Then, the soil box was filled with layer of soil and compacted to 150 mm thick layer using the hand-held vibratory compactor (see Fig.9) until the ASB was filled up to the top (Fig.10) with soils (SC, S, or PG) and sealed following the procedure mentioned in the Subsection 2.4 (Fig.11).
As proper sealing of the ACU was vital for the success of the test, a low-level air pressure (7 kPa) was applied in the ACU and soap water was sprayed on the seal (see Fig.12) to check for any leakage at the beginning of the experiment. After successful sealing of the ACU, the test pressure was subsequently increased, which then transmitted the desired OBP to the soil inside the ASB. The assembled setup is shown in Fig.13.
3 Discussion on experimental results
The study was conducted in two phases. In the initial phase, behavior of coated steel pipes was investigated for different soil types, coating types and overburden depths in terms of resistance force due to friction and rigid body movement. In addition, stress in soil in the vicinity of the pipe due to the pipe’s movement was also observed through utilization of EPCs. In the 2nd phase, a new analytical method to predict friction resistance force was proposed based on the experimental results. Moreover, the performance of the proposed analytical method was compared with the other two analytical approaches developed by previous studies [24,25]. The observation and related discussion of the first phase of the study is presented in this part of the article.

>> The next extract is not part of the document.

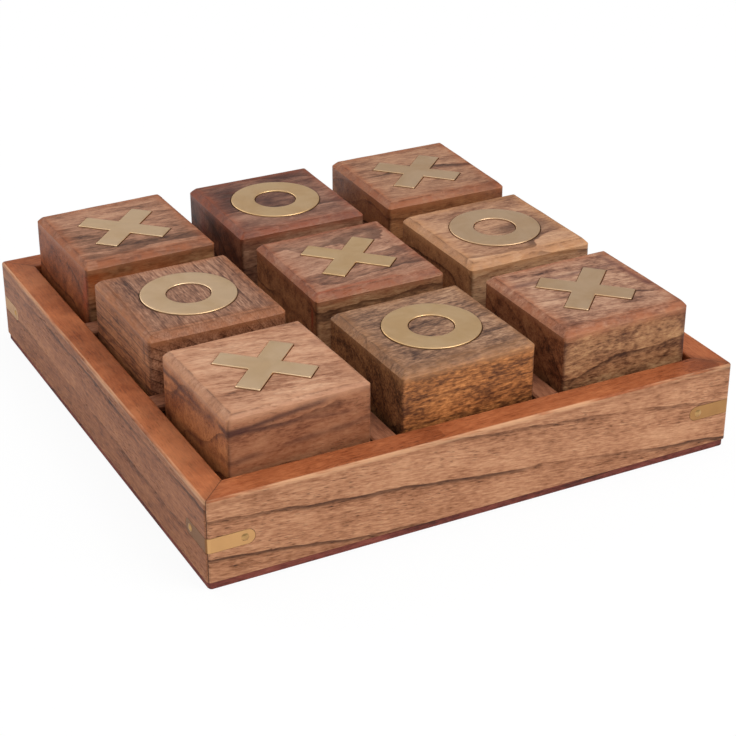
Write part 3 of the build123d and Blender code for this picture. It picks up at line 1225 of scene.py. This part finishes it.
    def _brass_figure(self) -> bpy.types.Object:
        """Return the brass plate: the figure's outline with an eased upper edge, dished a little."""
        low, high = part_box(self.figure_node)
        thick = high.z - low.z
        inset, drop = ease(self.figure_ease, self.figure_steps, 2.0)
        stack = RingStack(self.shape.angles())
        outline = self.shape.outline(stack.angles, 0.0)
        is_cross = self.plan.figure is Figure.CROSS
        if is_cross:
            stack.add(outline * self.floor_share, 0.0)
        stack.add(outline, 0.0)
        for step in range(len(inset)):
            stack.add(self.shape.outline(stack.angles, -inset[step]), thick - drop[step])
        rim = stack.distances[-1]
        if is_cross:
            for share in self.figure_shares:
                stack.add(rim * share, thick)
        else:
            inner = np.full_like(stack.angles, self.shape.ring_inner / 2)
            hole = inner + self.figure_ease
            for share in np.linspace(0, 1, self.ring_steps)[1:]:
                stack.add(rim * (1 - share) + hole * share, thick)
            for step in range(len(inset) - 2, -1, -1):
                stack.add(inner + inset[step], thick - drop[step])
            stack.add(inner, 0.0)
        poles = (0.0, thick) if is_cross else None
        made = stack.piece("brass_" + self.figure_node, poles, self.figure_soft_deg)
        points = points_of(made)
        away = self.shape.outline(np.arctan2(points[:, 1], points[:, 0]), 0.0)
        gap = np.abs(away - np.hypot(points[:, 0], points[:, 1]))
        set_attribute(made, "edge_near", fall(gap, self.figure_edge))
        dish = np.abs(hand_waves(points, self.seed + self.dish_seed, self.dish, self.dish_length))
        points[:, 2] -= dish * (points[:, 2] > thick * self.dish_above)
        set_points(made, points)
        return made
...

3.1 Effect of coating types on resistance force
Initial investigation showed that in all soil types, the CM coated steel pipes exhibited the highest resistance force in comparison to the steel pipe specimens coated with PT-I and PPT materials. Fig.14 shows the variation in resistance force for different types of coating of steel pipe buried under overburden depth of 4.8 m for SC and S and overburden depth of 3.6 m for PG. It is apparent from Fig.14 that CM coated pipes had around 113% and 100% higher friction resistance force than that of PPT coated pipes under PG and S, respectively. The same CM coated pipe specimens exhibited about 84% and 73% greater resistance force as compared to PT-I coating when buried under PG and S, respectively. Likewise, CM steel pipes buried under SC showed about 79% and 28% higher resistance force than their PPT and PT-I counter parts, respectively. It is, therefore, appeared that PPT and PT-I coatings are less effective irrespective of soil types in comparison to CM coated steel pipe specimens.
It was also observed that PPT and PT-I coated steel pipe specimens experienced almost similar resistance force under S and PG type soil. On the other hand, under SC soil, PT-I coated steel pipes experienced about 40% more friction resistance force than that of PPT coated steel pipes. Such behavior supported that PT-I coating is relatively more effective under cohesive soil as compared to pipes with PPT coatings. Similar trend was also observed for all coated steel pipes under other different overburden depths considered in this study.
3.2 Effect of soil types on resistance force
The effect of types of soil on friction resistance force for overburden depth of 3.6 m is shown in Fig.15. PG had the highest resistance force as compared to corresponding pipes buried under SC and S. Similar higher resistance forces were observed under PG soil for all overburden depths. For CM coating, the pipe under PG soil experienced about 104% and 86% higher resistance force, respectively than its S and SC counterparts. However, an increase of about only 10% was observed for CM pipes when soil changed from S to SC. The pipes with PT-I coating under PG showed about 100% and 46% increase in resistance force as compared to pipes buried under S and SC, respectively. Similar trend was also observed for pipes with PPT coating. It was also evident from the experimental outcomes that all coated steel pipes exhibited similar relationship between friction resistance force and rigid body movement for all overburden depths. However, it was found that the difference in the peak friction resistance forces between SC and S reduced with higher overburden depths for all coating types. In general, the degree of resistance by soils was found to be in the order of PG > SC > S for all overburden depths and coating variations.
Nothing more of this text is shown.